Addie Costello Nov 9, 2023
Blade Cristobal (bottom right) poses with two of her friends and fantasy football competitors at their league's draft party. Photo Courtesy of Blade Cristobal

It’s the tenth week of fantasy football season and more women than ever are setting their lineups and watching the waiver wire.

The number of women playing fantasy sports has increased 16% since 2019, according to the Fantasy Sports and Gaming Association. Despite that growth, the majority of fantasy sports players in the U.S. are still men, according to the FSGA.

There were over 50 million fantasy sports players in the U.S. in 2022, according to FSGA. As of 2023, 64% of all fantasy sports players were men, according to FSGA.

Fantasy sports companies see women as a good source of revenue growth. The global fantasy sports market, valued at over $28 billion, is expected to grow over the next five years thanks, in part, to more women playing, according to market forecaster Reportlinker.

“There are so many men playing that it is a much more tapped out marketplace,” explained Paul Charchian, a member of the FSGA Board of Directors and the founder of Guillotine Leagues

So the industry is working to get more women drafting teams by normalizing women in fantasy sports content, Charchian said. 

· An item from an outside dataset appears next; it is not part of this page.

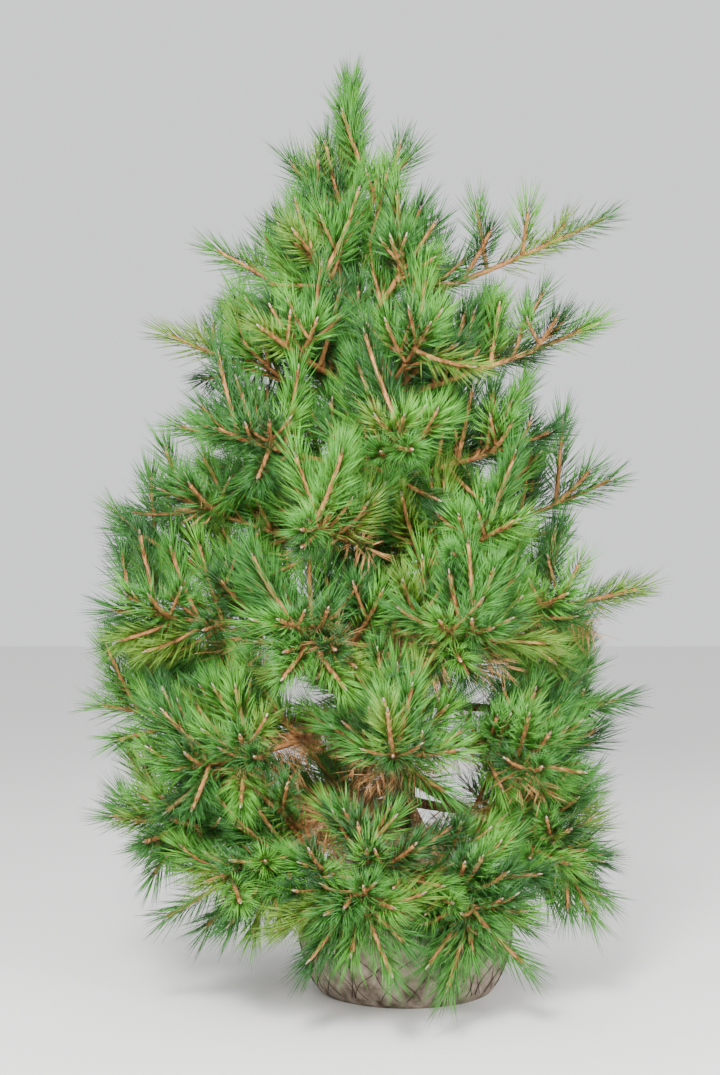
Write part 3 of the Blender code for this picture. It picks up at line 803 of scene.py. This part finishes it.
def needleTree():
    tree = bpy.data.node_groups.new("needles round shoots", "GeometryNodeTree")
    tree.interface.new_socket("Geometry", in_out="INPUT", socket_type="NodeSocketGeometry")
    tree.interface.new_socket("Needle", in_out="INPUT", socket_type="NodeSocketObject")
    for label in ("Spacing", "Naked Root", "Root Sweep", "Tip Sweep", "Jitter"):
        tree.interface.new_socket(label, in_out="INPUT", socket_type="NodeSocketFloat")
    tree.interface.new_socket("Seed", in_out="INPUT", socket_type="NodeSocketInt")
    tree.interface.new_socket("Finish", in_out="INPUT", socket_type="NodeSocketMaterial")
    tree.interface.new_socket("Geometry", in_out="OUTPUT", socket_type="NodeSocketGeometry")
    enter, leave = tree.nodes.new("NodeGroupInput"), tree.nodes.new("NodeGroupOutput")

    def link(source, target):
        tree.links.new(source, target)

    def calculate(operation, first, second=None, third=None):
        node = tree.nodes.new("ShaderNodeMath")
        node.operation = operation
        for k, value in enumerate((first, second, third)):
            if isinstance(value, (int, float)):
                node.inputs[k].default_value = value
            elif value is not None:
                link(value, node.inputs[k])
        return node.outputs[0]

    def named(name, kind):
        node = tree.nodes.new("GeometryNodeInputNamedAttribute")
        node.data_type = kind
        node.inputs["Name"].default_value = name
        return node.outputs["Attribute"]

    def chance(low, high, shift):
        node = tree.nodes.new("FunctionNodeRandomValue")
        node.data_type = "FLOAT"
        for label, value in (("Min", low), ("Max", high)):
            socket = next(s for s in node.inputs if s.name == label and s.type == "VALUE")
            if isinstance(value, (int, float)):
                socket.default_value = value
            else:
                link(value, socket)
        link(calculate("ADD", enter.outputs["Seed"], shift), node.inputs["Seed"])
        return next(s for s in node.outputs if s.type == "VALUE")

    def scaled(vector, factor):
        node = tree.nodes.new("ShaderNodeVectorMath")
        node.operation = "SCALE"
        link(vector, node.inputs[0])
        link(factor, node.inputs["Scale"])
        return node.outputs[0]

    curve = tree.nodes.new("GeometryNodeMeshToCurve")
    dots = tree.nodes.new("GeometryNodeCurveToPoints")
    dots.mode = "LENGTH"
    link(enter.outputs["Geometry"], curve.inputs["Mesh"])
    link(curve.outputs["Curve"], dots.inputs["Curve"])
    link(enter.outputs["Spacing"], dots.inputs["Length"])

    # the needle leaves the shoot in its heading, leaned out by the sweep
    turn = tree.nodes.new("ShaderNodeVectorRotate")
    turn.rotation_type = "AXIS_ANGLE"
    link(dots.outputs["Normal"], turn.inputs["Vector"])
    link(named("heading", "FLOAT_VECTOR"), turn.inputs["Axis"])
    index = tree.nodes.new("GeometryNodeInputIndex")
    golden = calculate("MULTIPLY", index.outputs["Index"], goldenAngle)
    link(calculate("ADD", golden, chance(-needleSet["turn"], needleSet["turn"], 1)), turn.inputs["Angle"])
    less = calculate("SUBTRACT", enter.outputs["Tip Sweep"], enter.outputs["Root Sweep"])
    sweep = calculate("MULTIPLY_ADD", named("share", "FLOAT"), less, enter.outputs["Root Sweep"])
    spread = chance(calculate("MULTIPLY", enter.outputs["Jitter"], -1), enter.outputs["Jitter"], 2)
    lean = calculate("ADD", sweep, spread)
    aim = tree.nodes.new("ShaderNodeVectorMath")
    aim.operation = "ADD"
    link(scaled(turn.outputs["Vector"], calculate("SINE", lean)), aim.inputs[0])
    link(scaled(named("heading", "FLOAT_VECTOR"), calculate("COSINE", lean)), aim.inputs[1])
    facing = tree.nodes.new("FunctionNodeAxesToRotation")
    facing.primary_axis = "Z"
    facing.secondary_axis = "X"
    link(aim.outputs[0], facing.inputs[0])
    link(named("heading", "FLOAT_VECTOR"), facing.inputs[1])

    place = tree.nodes.new("GeometryNodeInstanceOnPoints")
    needle = tree.nodes.new("GeometryNodeObjectInfo")
    link(enter.outputs["Needle"], needle.inputs["Object"])
    link(dots.outputs["Points"], place.inputs["Points"])
    link(needle.outputs["Geometry"], place.inputs["Instance"])
    link(facing.outputs[0], place.inputs["Rotation"])
    size = calculate("MULTIPLY", named("size", "FLOAT"), chance(*needleSet["sizeJitter"], 3))
    covered = calculate("GREATER_THAN", named("run", "FLOAT"), enter.outputs["Naked Root"])
    link(size, place.inputs["Scale"])
    link(covered, place.inputs["Selection"])
    real = tree.nodes.new("GeometryNodeRealizeInstances")
    paint = tree.nodes.new("GeometryNodeSetMaterial")
    link(place.outputs["Instances"], real.inputs["Geometry"])
    link(real.outputs["Geometry"], paint.inputs["Geometry"])
    link(enter.outputs["Finish"], paint.inputs["Material"])
    link(paint.outputs["Geometry"], leave.inputs["Geometry"])
    return tree


def shootLines(name, sprays):
    # one line for each shoot, with what the needles read at its points
    points, edges, share, run, size, heading = [], [], [], [], [], []
    steps = needleSet["lineSteps"]
    for arc, scale in sprays:
        first, length = len(points), arc.length()
        for k in range(steps + 1):
            points.append(arc.at(k / steps))
            heading.extend(arc.heading(k / steps))
            share.append(k / steps)
            run.append(length * k / steps)
            size.append(scale)
        edges.extend((first + k, first + k + 1) for k in range(steps))
    mesh = bpy.data.meshes.new(name)
    mesh.from_pydata(points, edges, [])
    for label, values in (("share", share), ("run", run), ("size", size)):
        mesh.attributes.new(label, "FLOAT", "POINT").data.foreach_set("value", values)
    mesh.attributes.new("heading", "FLOAT_VECTOR", "POINT").data.foreach_set("vector", heading)
    lines = bpy.data.objects.new(name, mesh)
    bpy.context.scene.collection.objects.link(lines)
    return lines


def setNeedles(name, sprays, finish, tree, pair, spacing, sweeps):
    lines = shootLines(name + "Lines", sprays)
    modifier = lines.modifiers.new("needles", "NODES")
    modifier.node_group = tree
    sockets = {item.name: item.identifier for item in tree.interface.items_tree if item.in_out == "INPUT"}
    values = {
        "Needle": pair, "Spacing": spacing, "Naked Root": needleSet["naked"], "Seed": needleSet["seed"],
        "Root Sweep": math.radians(sweeps[0]), "Tip Sweep": math.radians(sweeps[1]),
        "Jitter": math.radians(needleSet["jitter"]), "Finish": finish,
    }
    for label, value in values.items():
        modifier[sockets[label]] = value
    reader = bpy.context.evaluated_depsgraph_get()
    mesh = bpy.data.meshes.new_from_object(lines.evaluated_get(reader), depsgraph=reader)
    mesh.name = name
    for label in ("share", "run", "size", "heading"):
        if label in mesh.attributes:
            mesh.attributes.remove(mesh.attributes[label])
    bpy.data.objects.remove(lines)
    piece = bpy.data.objects.new(name, mesh)
    bpy.context.scene.collection.objects.link(piece)
    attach(piece, "root")
    print(name, "has", sum(len(face.vertices) - 2 for face in mesh.polygons), "triangles")


def partArc(arc, first, final):
    # the stretch of an arc between two shares of it
    start, middle, end = arc.at(first), arc.at((first + final) / 2), arc.at(final)
    return Arc(start, middle * 2 - (start + end) / 2, end)


def dealSprays():
    # each spray takes one of the tints by chance, in their shares
    rng = random.Random(needleSet["seed"])
    names, weights = [tint[0] for tint in tints], [tint[3] for tint in tints]
    dealt = {name: [] for name in names}
    for mass in masses:
        layers = needleSet["leaderLayers"] if mass["whorl"] == "leader" else 1
        older = partArc(mass["limb"], max(mass["bare"], needleSet["oldestShare"]), mass["last"])
        for arc in mass["shoots"] * layers + [older] + mass["fill"] + mass["twigs"]:
            share = needleSet["twigScale"] if arc in mass["twigs"] else 1.0
            scale = rng.uniform(*needleSet["scale"]) * share
            dealt[rng.choices(names, weights)[0]].append((arc, scale))
    return dealt


def ballTop(angle, radius):
    # a place on the ball's shoulder
    drop = deadSet["rimDrop"] * (radius / skeletonSet["ballRadius"]) ** deadSet["rimRound"]
    return Vector((math.cos(angle) * radius, math.sin(angle) * radius, skeletonSet["ballHeight"] - drop))


def hangingSprays(rng):
    # dead needles that hang from the inner limbs
    sprays = []
    for mass in masses:
        for _ in range(deadSet["tufts"].get(mass["whorl"], 0)):
            t = rng.uniform(*deadSet["stretch"])
            swing = rng.uniform(-deadSet["swing"], deadSet["swing"])
            pitch = rng.uniform(*deadSet["pitch"])
            heading = sideHeading(mass["limb"], t, swing, pitch)
            length = rng.uniform(*deadSet["length"])
            arc = shootArc(mass["limb"].at(t), heading, length, -rng.uniform(*deadSet["droop"]))
            if ballRoom(arc.end) > deadSet["ballGap"]:
                sprays.append((arc, rng.uniform(*deadSet["scale"])))
    return sprays


def fallenSprays(rng):
    # dead needles that lie on the ball
    sprays = []
    startLift, endLift = deadSet["lift"]
    for _ in range(deadSet["fallen"]):
        angle = rng.uniform(0, math.tau)
        radius = rng.uniform(*deadSet["fallenPlace"])
        start = ballTop(angle, radius) + up * startLift
        turn = rng.uniform(0, math.tau)
        end = start + Vector((math.cos(turn), math.sin(turn), 0)) * deadSet["fallenLength"]
        end.z = ballTop(0, min(math.hypot(end.x, end.y), skeletonSet["ballRadius"])).z + endLift
        sprays.append((Arc(start, start.lerp(end, 0.5) + up * deadSet["bow"], end), deadSet["fallenScale"]))
    return sprays


def makeNeedles():
    pair, tree = needlePair(), needleTree()
    dealt = dealSprays()
    for name, low, high, _ in tints:
        finish = makeFinish("needles " + name.lower(), "mottle", low, high, needleSet["toneSize"],
                            needleSet["roughness"], 0.0)
        sprays = dealt[name]
        setNeedles("needles" + name, sprays, finish, tree, pair, needleSet["spacing"], needleSet["sweeps"])
    rng = random.Random(deadSet["seed"])
    sprays = hangingSprays(rng) + fallenSprays(rng)
    finish = makeFinish("needles dead", *deadSet["finish"])
    setNeedles("needlesDead", sprays, finish, tree, pair, deadSet["spacing"], deadSet["sweeps"])
    bpy.data.objects.remove(pair)


makeNeedles()
print("needles set")

# Root ball: a hessian sack, tied in wire netting

sackSet = {
    "rings": 64, "sides": 144,
    "shoulder": 2.6, "fullness": 0.8, "crowding": 1.25, "belly": (1.25, 0.5),  # the solid's own profile
    "ease": 0.5,  # lumps and folds fade out at the foot and the seat
    "lump": 0.009, "lumpSize": (2.2, 7), "fineShare": 0.4, "fineSize": 3.1, "lumpRise": 0.4,
    "fold": 0.005, "foldRise": 3, "foldWander": 3, "pleats": 22,
    "finish": ("weave", (0.090, 0.060, 0.040), (0.56, 0.46, 0.36), 34, 0.95, 0.002),
}
wireSet = {
    "count": 30, "sides": 5, "steps": 60, "radius": 0.0011, "twist": 1.10, "stretch": (0.04, 0.92),
    "pull": 0.22, "pullSize": (3, 5), "lift": 0.0010, "cross": 0.0006,  # one set lies over the other
    "finish": ("mottle", (0.035, 0.026, 0.020), (0.11, 0.075, 0.050), 60, 0.55, 0.0, 0.6),
}


def sackPoint(share, angle, lift=0.0):
    foot, seat = skeletonSet["ballFoot"], skeletonSet["ballSeat"]
    rest = foot + (seat - foot) * share ** sackSet["shoulder"]
    belly = (skeletonSet["ballRadius"] - foot) * max(math.sin(math.pi * share), 0.0) ** sackSet["fullness"]
    low, less = sackSet["belly"]
    radius = rest + belly * (low - less * share)
    height = skeletonSet["ballHeight"] * (1 - (1 - share) ** sackSet["crowding"])
    out = Vector((math.cos(angle), math.sin(angle), 0))
    ease = math.sin(math.pi * min(max(share, 0.0), 1.0)) ** sackSet["ease"]
    across, along = sackSet["lumpSize"]
    spot = Vector((out.x * across, out.y * across, height * along))
    fine = sackSet["fineShare"] * sackSet["lump"] * noise.noise(spot * sackSet["fineSize"])
    lump = sackSet["lump"] * noise.noise(spot) + fine
    pleat = math.sin(sackSet["pleats"] * angle + sackSet["foldWander"] * noise.noise(spot))
    fold = sackSet["fold"] * share ** sackSet["foldRise"] * pleat
    return out * (radius + (lump + fold) * ease + lift) + up * (height + sackSet["lumpRise"] * lump * ease)


def makeSack():
    rings, sides = sackSet["rings"], sackSet["sides"]
    points = [sackPoint(r / (rings - 1), math.tau * k / sides) for r in range(rings) for k in range(sides)]
    for k in range(sides):
        points[k].z = 0.0
    faces = []
    for r in range(rings - 1):
        low, high = r * sides, (r + 1) * sides
        faces += [(low + k, low + (k + 1) % sides, high + (k + 1) % sides, high + k) for k in range(sides)]
    points += [Vector((0, 0, 0)), Vector((0, 0, points[-1].z))]
    bottom, top, rim = len(points) - 2, len(points) - 1, (rings - 1) * sides
    faces += [(bottom, (k + 1) % sides, k) for k in range(sides)]
    faces += [(top, rim + k, rim + (k + 1) % sides) for k in range(sides)]
    sack = Builder()
    sack.points, sack.faces = points, faces
    piece = sack.finish("rootBallSack", makeFinish("hessian", *sackSet["finish"]))
    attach(piece, "root")
    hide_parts("root_ball")


def wirePath(start, side):
    steps, (first, run) = wireSet["steps"], wireSet["stretch"]
    across, along = wireSet["pullSize"]
    path = []
    for k in range(steps + 1):
        share = first + run * k / steps
        angle = start + side * wireSet["twist"] * share
        spot = Vector((math.cos(angle) * across, math.sin(angle) * across, share * along))
        pulled = wireSet["pull"] * noise.noise(spot)
        path.append(sackPoint(share, angle + pulled, wireSet["lift"] + wireSet["cross"] * side))
    return path


def makeNetting():
    netting = Builder()
    for number in range(wireSet["count"]):
        for side in (-1, 1):
            path = wirePath(math.tau * number / wireSet["count"], side)
            headings = [(b - a).normalized() for a, b in zip(path, path[1:])]
            radii = [wireSet["radius"]] * len(path)
            netting.tube(path, headings + headings[-1:], radii, wireSet["sides"])
    piece = netting.finish("netting", makeFinish("netting wire", *wireSet["finish"]))
    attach(piece, "root")


makeSack()
makeNetting()
print("root ball wrapped")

“Now virtually every significantly sized fantasy sports operation has women in clear positions of fantasy expertise,” Charchian said.

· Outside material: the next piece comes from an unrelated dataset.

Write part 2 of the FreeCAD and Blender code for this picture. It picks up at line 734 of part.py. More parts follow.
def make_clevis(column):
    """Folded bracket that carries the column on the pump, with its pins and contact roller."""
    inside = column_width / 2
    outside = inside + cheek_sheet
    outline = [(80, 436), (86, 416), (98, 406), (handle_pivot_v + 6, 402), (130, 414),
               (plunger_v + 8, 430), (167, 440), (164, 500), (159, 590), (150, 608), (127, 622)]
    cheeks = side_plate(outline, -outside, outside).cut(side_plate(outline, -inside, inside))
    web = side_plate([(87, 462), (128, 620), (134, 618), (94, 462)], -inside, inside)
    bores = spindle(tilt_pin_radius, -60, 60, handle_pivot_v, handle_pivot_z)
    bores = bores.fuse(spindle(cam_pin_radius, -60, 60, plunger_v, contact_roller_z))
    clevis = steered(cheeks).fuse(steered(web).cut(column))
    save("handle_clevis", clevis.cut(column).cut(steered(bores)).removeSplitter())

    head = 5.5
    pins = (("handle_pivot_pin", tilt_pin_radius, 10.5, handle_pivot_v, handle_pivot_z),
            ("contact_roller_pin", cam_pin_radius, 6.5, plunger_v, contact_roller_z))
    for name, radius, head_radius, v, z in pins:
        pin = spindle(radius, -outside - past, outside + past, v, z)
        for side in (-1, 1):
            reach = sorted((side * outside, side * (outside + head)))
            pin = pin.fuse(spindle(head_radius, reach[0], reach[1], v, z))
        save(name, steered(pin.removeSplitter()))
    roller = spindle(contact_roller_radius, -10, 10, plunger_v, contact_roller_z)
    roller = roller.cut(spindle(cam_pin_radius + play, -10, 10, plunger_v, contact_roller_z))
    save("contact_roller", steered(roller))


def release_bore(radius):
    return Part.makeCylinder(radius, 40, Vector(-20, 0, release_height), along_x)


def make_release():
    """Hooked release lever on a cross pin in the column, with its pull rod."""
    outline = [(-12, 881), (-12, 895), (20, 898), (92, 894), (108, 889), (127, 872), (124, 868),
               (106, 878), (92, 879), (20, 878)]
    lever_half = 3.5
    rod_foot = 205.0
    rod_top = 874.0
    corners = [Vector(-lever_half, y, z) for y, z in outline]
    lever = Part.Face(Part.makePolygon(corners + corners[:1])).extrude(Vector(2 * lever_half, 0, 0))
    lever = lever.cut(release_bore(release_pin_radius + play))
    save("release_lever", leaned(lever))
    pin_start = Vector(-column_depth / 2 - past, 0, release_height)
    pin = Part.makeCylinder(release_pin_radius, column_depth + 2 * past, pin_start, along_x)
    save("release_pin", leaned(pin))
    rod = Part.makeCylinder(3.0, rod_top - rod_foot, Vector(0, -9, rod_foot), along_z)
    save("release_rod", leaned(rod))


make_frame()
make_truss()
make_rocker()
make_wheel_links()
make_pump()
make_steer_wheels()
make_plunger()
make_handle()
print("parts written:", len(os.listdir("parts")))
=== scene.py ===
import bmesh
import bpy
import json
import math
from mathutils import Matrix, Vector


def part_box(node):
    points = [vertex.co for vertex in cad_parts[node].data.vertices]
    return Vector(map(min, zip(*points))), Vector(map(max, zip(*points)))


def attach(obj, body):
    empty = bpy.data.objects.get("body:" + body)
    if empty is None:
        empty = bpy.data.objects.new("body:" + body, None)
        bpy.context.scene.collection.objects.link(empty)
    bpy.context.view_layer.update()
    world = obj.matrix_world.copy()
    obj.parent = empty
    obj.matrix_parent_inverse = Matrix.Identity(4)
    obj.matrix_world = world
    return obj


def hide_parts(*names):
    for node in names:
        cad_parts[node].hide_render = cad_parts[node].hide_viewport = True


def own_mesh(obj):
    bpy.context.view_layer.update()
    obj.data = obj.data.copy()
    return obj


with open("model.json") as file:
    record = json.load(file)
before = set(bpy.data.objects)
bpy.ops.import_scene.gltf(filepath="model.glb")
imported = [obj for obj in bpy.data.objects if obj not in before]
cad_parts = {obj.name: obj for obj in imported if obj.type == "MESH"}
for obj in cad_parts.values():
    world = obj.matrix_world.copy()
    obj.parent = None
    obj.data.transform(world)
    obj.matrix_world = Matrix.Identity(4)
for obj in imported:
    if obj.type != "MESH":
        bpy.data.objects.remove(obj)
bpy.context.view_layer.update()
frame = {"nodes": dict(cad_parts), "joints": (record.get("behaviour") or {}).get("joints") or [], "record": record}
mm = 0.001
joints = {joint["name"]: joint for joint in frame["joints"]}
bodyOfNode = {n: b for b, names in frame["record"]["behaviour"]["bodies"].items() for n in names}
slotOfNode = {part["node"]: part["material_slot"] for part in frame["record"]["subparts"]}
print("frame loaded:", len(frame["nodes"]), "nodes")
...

But that’s not what got Blade Cristobal to her first fantasy football draft this fall. 

“I was coaxed with mimosas, and brunch. And that was enough for me to be like, ‘Yeah, I’ll be there at 10am,” Cristobal said.

She was bribed with brunch by her close friends who wanted to start a league after watching their significant others play fantasy football. Mimosas in hand, Cristobal, and seven other women who had never played any fantasy sports before, formed their league: The Football Gurlies. 

“When it comes to football knowledge, we all were starting at ground zero. So, it felt fair and fun,” Cristobal said.

While she may have started with no knowledge or interest in football, today Cristobal spends her Sundays watching games with her friends and regularly checks up on her team.

Members of the fantasy football league, The Football Gurlies, watch their fantasy players in a live game together.

“I’m finding, moments that like, I’m on the toilet, or I’m on break at work, or it’s 1am in the morning and I’m still awake. Let me just go ahead and look at what everybody’s doing and who everybody has,” Cristobal said.

And the more women get invested in fantasy sports, the more money fantasy services make. Women who played fantasy sports spent an average of $160 on fantasy services in a year, Charchaian said. That’s ten dollars less than the average male fantasy sports player spends but doesn’t include how much fantasy companies make from showing users ads.

One woman in Cristobal’s league remembers seeing ads for Dyson Airwraps and Sephora while checking her fantasy stats.

“It makes sense to target women, fantasy sports is huge business,” explained Rebecca Kissane, a professor of sociology and co-author of the book “Whose Game?: Gender and Power in Fantasy Sports.”

But there are significant barriers preventing fantasy sports from reaching gender parity, Kissane said.

Not because women aren’t interested in sports, women made up 47% of professional football fans in 2019, according to the NFL.

Instead, women interested in playing season-long fantasy struggle to find leagues with openings.

“Men have been playing with the same 12 guys for 20 years, and so it’s not like they’re opening up slots for women to join,” Kissane said.

When women do get invited to play, they’re often competing against mostly men. “That visibility means that when they make a mistake, it’s attributed to all women and their gender, rather than as individual mistakes,” Kissane said.

Women also delay playing fantasy sports because they’re worried they don’t know enough about a sport to play fantasy, even when they do, Kissane said.

“Where men don’t express that fear, they had much more confidence that if they were novices to the game, that they would pick it up,” Kissane said.

Women can join all women’s leagues and women without an invite to join an established league can start their own. But playing fantasy and starting a league takes up a lot of time, another major obstacle for women, Kissane said.

On average, women do two thirds of household labor, Kissane said. “Women just have less time for a hobby, like fantasy sports, than men do,” Kissane said.

But for Cristobal and her friends, a lack of time was part of the reason they started their fantasy league.

“We’re in our late 20s, early 30s. We have life happening and we didn’t have as much time to hang out as we did when we were younger,” Cristobal said.

Since starting the league, they carve out Sundays to watch games and spend time together. “It’s definitely brought us closer and has given us a reason to spend more time together,” Cristobal said.

Even though much of that time together is spent trash-talking each other’s teams.